We aren’t saying that infringement should never result in action. We are not insinuating that all patents are bunk. Consider this new story, which involves hardware and patents. “Skybell Technologies, “it says, “has filed a lawsuit claiming its Santa Monica competitor, Ring, copied its technology and is profiting from advertising and marketing techniques rather than innovative software and hardware.”

No recalls or confiscations but an actual legal process. Like that followed in Cisco v Arista.

“This whole charade will one day backfire on the West; China might start banning lots of US brands such as Apple. “Patents” will be merely a pretext, just as “free speech” already gets used to ban particular foreign products in China (or compel the producers to censor and appease the Communist Party).”There’s this upcoming lecture (a fortnight ahead) titled “Leveraging Patent Rights” — whatever they actually mean by “Leveraging”. “With a growing portion of innovation embodied in software,” says the abstract, perhaps neglecting to take Alice into account. You cannot patent software and also enforce it in a high court anymore. Forget about it. But what if patent bullies actually manage to steal or embargo products before the matter is dealt with by a judge? That’s a legitimate question.

According to yesterday’s two articles [1, 2] from a patent bullies’ Web site (IAM), embargoes are still a ‘thing’.
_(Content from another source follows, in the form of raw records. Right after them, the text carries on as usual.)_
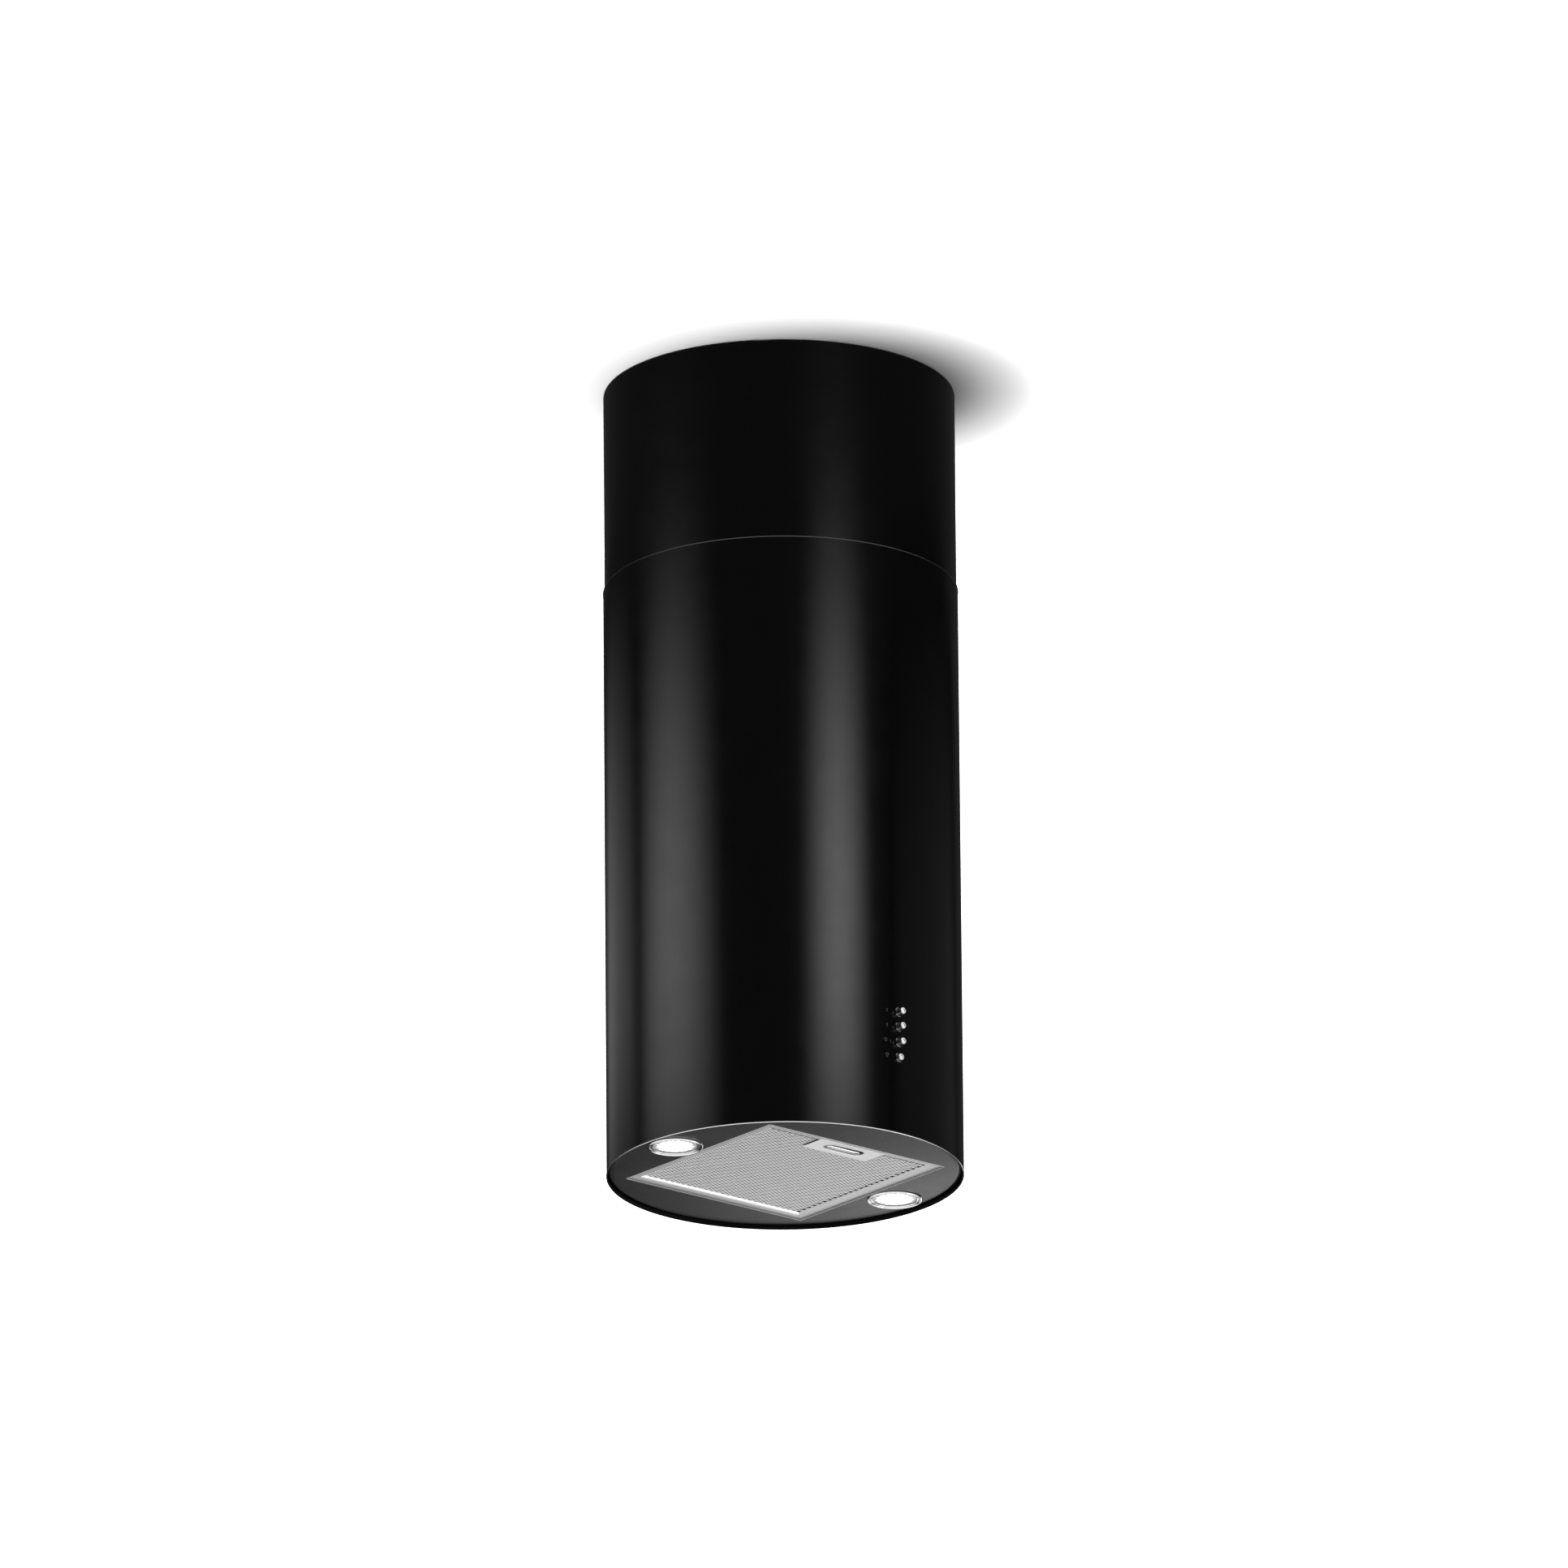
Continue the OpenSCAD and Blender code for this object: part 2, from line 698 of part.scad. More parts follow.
module button_bezels() {
    color(steel) for (z = button_z)
        translate([0, -lower_r - 0.05, rim_z + z]) rotate([90, 0, 0]) rotate_extrude($fn = 48)
            polygon([[button_r + 0.2, -3], [bezel_r - 0.6, -3], [bezel_r - 0.6, 0], [bezel_r, 0],
                     [bezel_r, 1.2], [bezel_r - 0.6, 1.9], [button_r + 0.5, 1.9],
                     [button_r + 0.2, 1.6]]);
}

// A button is one turned pin; its front face is at out from the tube
module button(height, out) {
    length = 34.4;
    color(steel) translate([0, -lower_r - out, rim_z + height]) rotate([-90, 0, 0])
        rotate_extrude($fn = 48)
            polygon([[0, 0], [button_r - 0.7, 0], [button_r - 0.2, 0.2], [button_r, 0.7],
                     [button_r, length], [0, length]]);
}

// ---------------------------------------------------------------- internal leads
module internal_leads() {
    deck_in = deck_z + 12;
    lamp_top = panel_z + 31.2;
    block_side = rim_z + button_z[1] + 15;
    color([0.12, 0.12, 0.12]) {
        lead([[-98.2, -20, -742], [-112, -20, -742], [-112, -130, -720], [-40, -157, -690],
              [-40, -157, deck_in]], 2.6);
        lead([[-lamp_x, 0, lamp_top], [-lamp_x, 0, -935], [-188, -20, -900], [-188, -20, -690],
              [-100, -150, -670], [-40, -165, -660], [-40, -165, deck_in]], 1.8);
        lead([[lamp_x, 0, lamp_top], [lamp_x, 0, -935], [188, -20, -900], [188, -20, -690],
              [driver_x, 0, -660], [driver_x, 0, deck_z - 0.1]], 1.8);
        lead([[switch_half + 0.1, -195, block_side], [26, -195, block_side], [40, -180, -830],
              [40, -160, -700], [40, -160, deck_in]], 2.2);
    }
}

// ---------------------------------------------------------------- filter
module filter_frame() {
    cavity = filter_half - filter_wall;
    color(alu) {
        difference() {
            block([-filter_half, -filter_half, filter_low], [filter_half, filter_half, filter_top]);
            block([-field_half, -field_half, filter_low - 1],
                  [field_half, field_half, filter_top + 1]);
            block([-cavity, -cavity, filter_low + filter_wall],
                  [cavity, cavity, filter_top - filter_wall]);
            block([-latch_w / 2 - 1, -filter_half - 1, filter_low + 3],
                  [latch_w / 2 + 1, -cavity + 1, filter_low + 7.6]);
        }
        for (x = [-80, 80]) {
            block([x - 10, hinge_y - 3, filter_top], [x + 10, filter_half, filter_top + 1.4]);
            block([x - 10, filter_half, filter_top + 0.6], [x + 10, filter_half + 8, filter_top + 1.4]);
        }
    }
}

// The expanded-metal face and three finer layers above it, cut away around the latch
module filter_mesh() {
    reach = filter_half - filter_wall - 0.3;
    color(alu) for (layer = [[1, 2.4], [3.4, 4], [5.2, 5.8], [7, 7.6]]) difference() {
        block([-reach, -reach, filter_low + layer[0]], [reach, reach, filter_low + layer[1]]);
        block([-46, -reach - 1, filter_low], [46, -95, filter_top]);
    }
}

module stadium(length, width, low, high) {
    flat = (length - width) / 2;
    translate([0, handle_mid, low]) linear_extrude(high - low) {
        square([2 * flat, width], center = true);
        for (x = [-flat, flat]) translate([x, 0]) circle(d = width, $fn = 48);
    }
}

// The smooth plate over the filter's front edge, with the finger cup behind its window
module latch_plate() {
    face = filter_low - 0.8;
    cup_top = filter_low + 7.5;
    color(alu) difference() {
        union() {
            block([-handle_w / 2, handle_y[0], face], [handle_w / 2, handle_y[1], filter_low]);
            stadium(window_w + 1.6, window_d + 1.6, face, cup_top);
        }
        stadium(window_w, window_d, face - 1, cup_top - 0.8);
        block([-latch_w / 2 - 0.5, handle_mid - 20, filter_low + 3.6],
              [latch_w / 2 + 0.5, handle_mid, cup_top - 0.8]);
    }
}

// The finger bar in the cup and the tongue that runs forward through the frame
module filter_latch() {
    bar_y = handle_mid + 1;
    color(steel) {
        translate([0, bar_y - handle_mid, 0]) stadium(50, 8, filter_low - 0.6, filter_low + 5);
        block([-latch_w / 2, -opening_half + latch_gap, filter_low + 4],
              [latch_w / 2, bar_y + 4, filter_low + 6.6]);
    }
}

// ---------------------------------------------------------------- assembly
ceiling_plate();
upper_bar(bar_spin[0]);  // upper_bar_rear_right
upper_bar(bar_spin[1]);  // upper_bar_rear_left
upper_bar(bar_spin[2]);  // upper_bar_front_left
upper_bar(bar_spin[3]);  // upper_bar_front_right
upper_tie_frame();
upper_tube();
upper_tube_brackets();
upper_tube_screws();
lower_tube();
lower_bar(bar_spin[0]);  // lower_bar_rear_right
lower_bar(bar_spin[1]);  // lower_bar_rear_left
lower_bar(bar_spin[2]);  // lower_bar_front_left
lower_bar(bar_spin[3]);  // lower_bar_front_right
clamp_screws();
blower_plate();
lower_tube_brackets();
body_screws();
outlet_collar();
flap_pin();
control_box();
control_box_cover();
cable_gland();
capacitor();
led_driver();
scroll(-1);  // scroll_left
scroll(1);  // scroll_right
inlet_rings();
motor_can();
motor_stator();
motor_bearings();
motor_bracket();
motor_bushes();
bottom_panel();
panel_nuts();
switch_block();
switch_bracket();
button_bezels();
lamp_bezel(-1);  // lamp_bezel_left
lamp_bezel(1);  // lamp_bezel_right
lamp_lens(-1);  // lamp_lens_left
lamp_lens(1);  // lamp_lens_right
lamp_reflector(-1);  // lamp_reflector_left
lamp_reflector(1);  // lamp_reflector_right
lamp_housing(-1);  // lamp_housing_left
lamp_housing(1);  // lamp_housing_right
lamp_clips();
internal_leads();
impeller();
motor_shaft();
flap(-1);  // flap_left
flap(1);  // flap_right
filter_frame();
filter_mesh();
latch_plate();
filter_latch();
button(button_z[0], button_out - button_travel);  // button_light
button(button_z[1], button_out);  // button_power
button(button_z[2], button_out);  // button_two
button(button_z[3], button_out);  // button_three
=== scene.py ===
import json
import math

import bmesh
import bpy
from mathutils import Matrix, Vector
from mathutils.geometry import tessellate_polygon

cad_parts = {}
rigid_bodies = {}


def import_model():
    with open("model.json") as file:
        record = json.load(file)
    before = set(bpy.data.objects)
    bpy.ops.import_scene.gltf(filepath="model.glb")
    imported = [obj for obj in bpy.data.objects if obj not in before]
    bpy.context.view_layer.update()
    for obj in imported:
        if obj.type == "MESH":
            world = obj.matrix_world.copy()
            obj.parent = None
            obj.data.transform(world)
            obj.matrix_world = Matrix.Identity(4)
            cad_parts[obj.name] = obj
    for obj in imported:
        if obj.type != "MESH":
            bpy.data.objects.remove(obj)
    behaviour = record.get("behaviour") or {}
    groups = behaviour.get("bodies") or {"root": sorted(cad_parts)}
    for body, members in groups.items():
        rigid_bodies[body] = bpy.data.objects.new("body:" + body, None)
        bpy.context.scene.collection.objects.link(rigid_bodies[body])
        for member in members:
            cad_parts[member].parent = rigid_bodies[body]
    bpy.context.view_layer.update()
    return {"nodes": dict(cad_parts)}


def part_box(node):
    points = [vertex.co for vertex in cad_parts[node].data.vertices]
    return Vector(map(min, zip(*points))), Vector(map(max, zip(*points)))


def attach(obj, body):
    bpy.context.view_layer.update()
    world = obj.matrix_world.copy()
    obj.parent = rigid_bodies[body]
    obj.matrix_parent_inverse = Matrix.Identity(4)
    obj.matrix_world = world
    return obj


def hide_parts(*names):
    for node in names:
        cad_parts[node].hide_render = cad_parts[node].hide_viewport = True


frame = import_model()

nodes = frame["nodes"]

MM = 0.001
TAU = 2 * math.pi

# ---------------------------------------------------------------- places taken from the frame
tube_low, tube_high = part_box("lower_tube")
TUBE_R = tube_high.x
RIM_Z = tube_low.z
SEAM_Z = tube_high.z
UPPER_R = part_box("upper_tube")[1].x
panel_low, panel_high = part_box("bottom_panel")
PANEL_Z = panel_low.z
PANEL_R = panel_high.x
filter_low, filter_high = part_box("filter_frame")
FILTER_Z = filter_low.z
FILTER_HALF = filter_high.x
PANEL_LIP = FILTER_HALF + 1.5 * MM
BORDER_W = 13 * MM
FIELD_HALF = FILTER_HALF - BORDER_W
RAIL_SLOPE = 3.2 * MM
RAIL_RISE = 2.2 * MM
plate_low, plate_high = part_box("latch_plate")
bar_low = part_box("filter_latch")[0]
lamp_at = (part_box("lamp_bezel_right")[0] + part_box("lamp_bezel_right")[1]) / 2
BUTTONS = ["button_light", "button_power", "button_two", "button_three"]
LAMP_SIDES = {"left": -1, "right": 1}


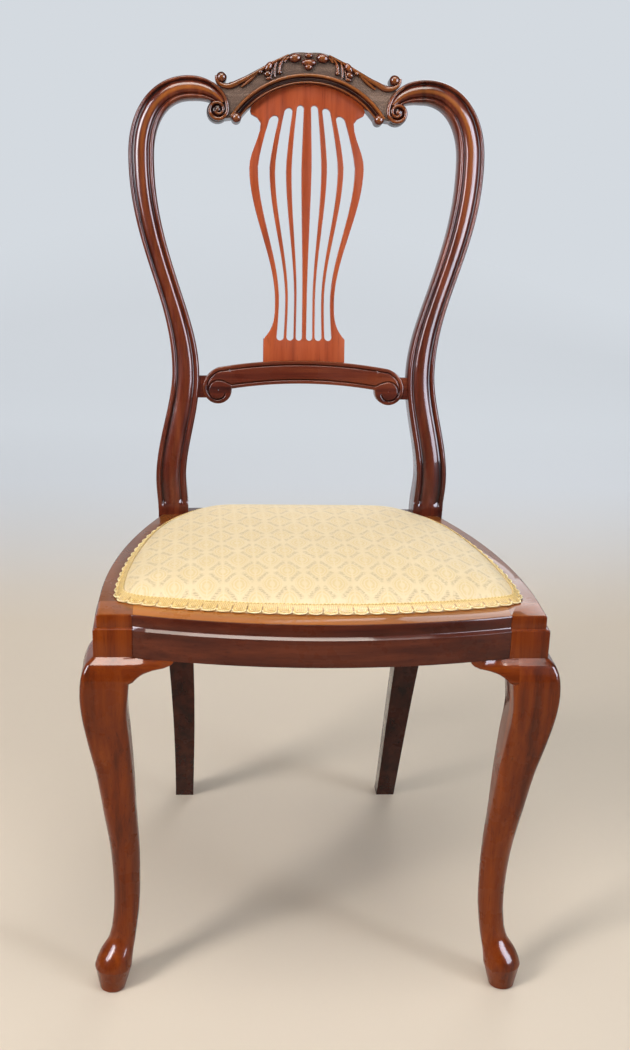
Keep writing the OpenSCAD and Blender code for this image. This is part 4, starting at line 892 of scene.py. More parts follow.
    def leg(self, drop: Array) -> Array:
        """Returns the level rings of the rear leg at distances below the seat frame's top."""
        t = np.clip((drop - PLAN.rail_h) / PLAN.leg_h, 0, 1)
        slim = 1 - (1 - t**1.35) ** 1.5
        width = mix(self.widths[0], self.rear_foot_w, slim)
        depth = mix(self.base_t, PLAN.rear_foot_t, slim)
        x = mix(self.base_x, self.rear_foot_x, 1 - (1 - t**1.35) ** 3.2)
        y = PLAN.seat_d + PLAN.leg_sweep * t**1.75
        share, behind, _ = self.section(np.zeros(len(t)), depth, width)
        z = np.broadcast_to((PLAN.seat_top - drop)[:, None], share.shape)
        return stack(x[:, None] + width[:, None] * (0.5 - share), y[:, None] + behind, z)

    def build(self, finishes: Finishes) -> None:
        """Builds both posts."""
        drop = PLAN.seat_top - PLAN.leg_h * span(0, 1, 46) ** 0.85
        q = join([span(0, 0.55, 24)[1:], span(0.55, 3, 100)[1:],
                            span(3, 3 + self.joint_share, 10)[1:]])
        drop = np.append(drop, 0.0)
        leg = self.leg(drop)
        upper, tone = self.rings(q)
        # Painted shadow under the seat, with some dirt, darkening the rear legs downwards.
        stain_and_shade = -self.stain_and_shade * ease((drop - PLAN.rail_h) / self.leg_shade_len)
        tones = join([np.broadcast_to(stain_and_shade[:, None], leg.shape[:2]), tone])
        for side, part in Shell().sweep(join([leg, upper]), tones).pair():
            piece = part.build(f"back_post_{side}_moulded", [finishes.post])
            register(piece, "show_wood", f"back_post_{side}")


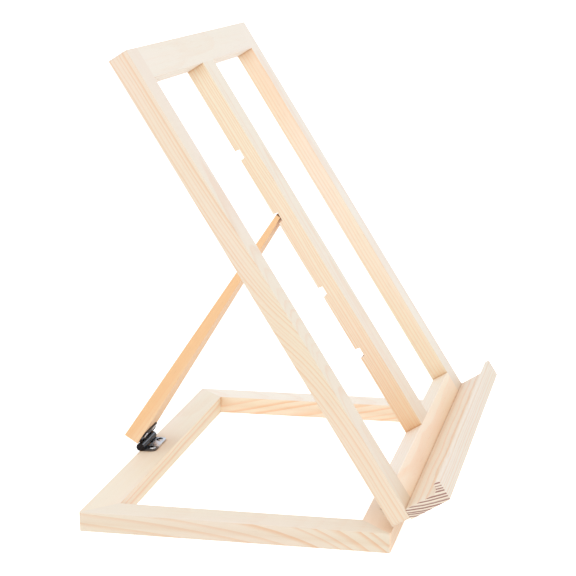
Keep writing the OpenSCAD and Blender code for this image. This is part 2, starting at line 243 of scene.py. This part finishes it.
def wood_colour(g, board, late, fibre, canal):
    tone = g.math("MULTIPLY", late, g.math("MAXIMUM", board["Late"], board["End"]))
    tone = g.math("ADD", tone, g.swing(fibre, FIBRE_TONE))
    tone = g.math("ADD", tone, g.swing(drawn_out(g, board, STREAK), STREAK_TONE), clamp=True)
    warm = g.math("MULTIPLY", board["Warm"], g.remap(drawn_out(g, board, WARM_PATCH), *WARM_SPREAD))
    hue = g.math("ADD", g.remap(drawn_out(g, board, HUE_PATCH), *HUE_SPREAD), board["Straw"], clamp=True)
    base = g.mix(hue, ROSY_EARLYWOOD, STRAW_EARLYWOOD)
    base = g.mix(warm, base, HEART_TINT)
    base = g.mix(board["Pale and sheen"], base, CREAM)
    colour = g.mix(tone, base, g.mix(board["End"], LATEWOOD, END_LATEWOOD))
    return g.mix(g.math("MULTIPLY", canal, CANAL_TONE), colour, PORE)


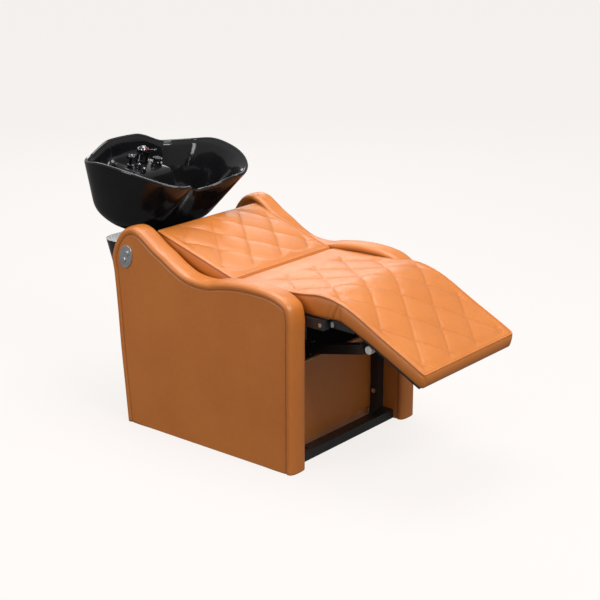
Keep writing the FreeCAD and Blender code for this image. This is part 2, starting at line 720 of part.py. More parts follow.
def basin():
    outer, inner = basin_shell()
    cavity = inner.cut(deck_block(0))
    below = deck_block(deck_slab)
    shell = outer.cut(cavity).cut(rim_cutter()).cut(below)
    drain = rod(waste_r, V(0, waste_y, basin_bottom - 5), V(0, waste_y, basin_bottom + basin_floor + 5))
    drain_seat = rod(waste_r + 13, V(0, waste_y, basin_bottom + basin_floor - 4),
                     V(0, waste_y, basin_bottom + basin_floor + 20))
    tap_hole = rod(16.0, V(mixer_x, mixer_y, deck_z - 30), V(mixer_x, mixer_y, deck_z + 5))
    spray_hole = rod(deck_hole_r + 3, V(spray_x, spray_y, deck_z - 30), V(spray_x, spray_y, deck_z + 5))
    cuts = [drain, drain_seat, tap_hole, spray_hole]
    cuts += [rod(4.0, V(x, y, basin_bottom - 1), V(x, y, basin_bottom + 10)) for x, y in basin_bolts()]
    cuts += [rod(4.0, V(x, y, deck_z - 30), V(x, y, deck_z + 5)) for x, y in deck_studs()]
    save("ceramic_basin", on_basin(shell.cut(Part.makeCompound(cuts))))
    plate_holes = [rod(4.5, V(x, y, -200), V(x, y, 0)) for x, y in basin_bolts()]
    plate_holes.append(rod(waste_r + 6, V(0, waste_y, -200), V(0, waste_y, 0)))
    half = 132.0
    carrier = box(-half, half, hinge_level_y - 65, hinge_level_y + 78, basin_plate_z, basin_plate_z + 6)
    for x in (-117.5, 109.5):
        pivot_z = basin_plate_z - hinge_drop
        lug = box(x, x + 8, hinge_level_y - 14, hinge_level_y + 14, pivot_z, basin_plate_z)
        lug = lug.fuse(rod(14.0, V(x, hinge_level_y, pivot_z), V(x + 8, hinge_level_y, pivot_z)))
        bore = rod(hinge_r + running_clearance, V(x - 1, hinge_level_y, pivot_z), V(x + 9, hinge_level_y, pivot_z))
        carrier = carrier.fuse(lug).cut(bore)
    save("basin_carrier", on_basin(carrier.removeSplitter().cut(Part.makeCompound(plate_holes))))
    pads_ = []
    bolts = []
    for x, y in basin_bolts():
        ring = rod(14.0, V(x, y, basin_bottom - 3), V(x, y, basin_bottom))
        pads_.append(on_basin(ring.cut(rod(4.5, V(x, y, -100), V(x, y, 0)))))
        bolts.append(on_basin(bolt(7.0, 5.0, 4.0, V(x, y, basin_plate_z - 5), V(x, y, basin_bottom + 10))))
    save("basin_pads", *pads_)
    save("basin_bolts", *bolts)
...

The first article concerns hasty embargoes using patents (embargoes are not justice; they’re coercion by the powerful oligopoly, typically with connections in government, i.e. customs). It’s about Mobile World Congress, which is a month away:

The Mobile World Congress, the world’s largest gathering of companies in the mobile communications industry, is taking place in Barcelona this year from 26th February to 1st March. Businesses from around the world will be there, exhibiting current products and launching new ones. Over recent years, the Barcelona commercial court has developed a fast track procedure to deal with alleged IP infringements in the lead up to and at the event, which includes the possibility of successful plaintiffs obtaining a range of potential remedies – including preliminary injunctions, as well as the seizure of infringing products. Importantly, as Spanish company Fractus proved last year, these measures work in practice.

This has already caused major embarrassment in the past. Are they planning to do it again this year?

The second article is about the US. This one too (from the same day, yesterday) is about patents as tools of embargo; bad for customers, no doubt, but when an agency like the ITC is a US entity (the “I” stands for “international”, which is laughable) it’s no surprise that it almost always bans products from Asia, not products of US brands (like Apple) which do the manufacturing in Asia and then import everything from there. To quote IAM:

As service providers prepare their annual deep-dives into US patent litigation statistics, it looks like the overall number of new district court cases filed will have fallen by about 10% between 2016 and 2017. But over at the International Trade Commission, the number of new investigations increased by around 13% last year, according to figures from Lex Machina. For major Asian tech companies, the ITC is a continuing concern; but it’s not the number of cases, but rather some recent legal developments that are garnering the most attention.

Governments in South Korea, Taiwan and mainland China have all warned about the effect of ITC probes on domestic industry in recent times. This level of attention speaks to how large tech companies in those jurisdictions gauge business threats from patent enforcement in the United States. Because it sits at the intersection of IP and trade law, an increase in ITC complaints against Asian firms was one of the most common predictions I heard last year when I asked experts around the world what impact the Trump administration might have on the patent world.

Curiously, as we noted here before, China has begun responding (to a lesser degree) by imposing embargoes also from within China. This whole charade will one day backfire on the West; China might start banning lots of US brands such as Apple. “Patents” will be merely a pretext, just as “free speech” already gets used to ban particular foreign products in China (or compel the producers to censor and appease the Communist Party).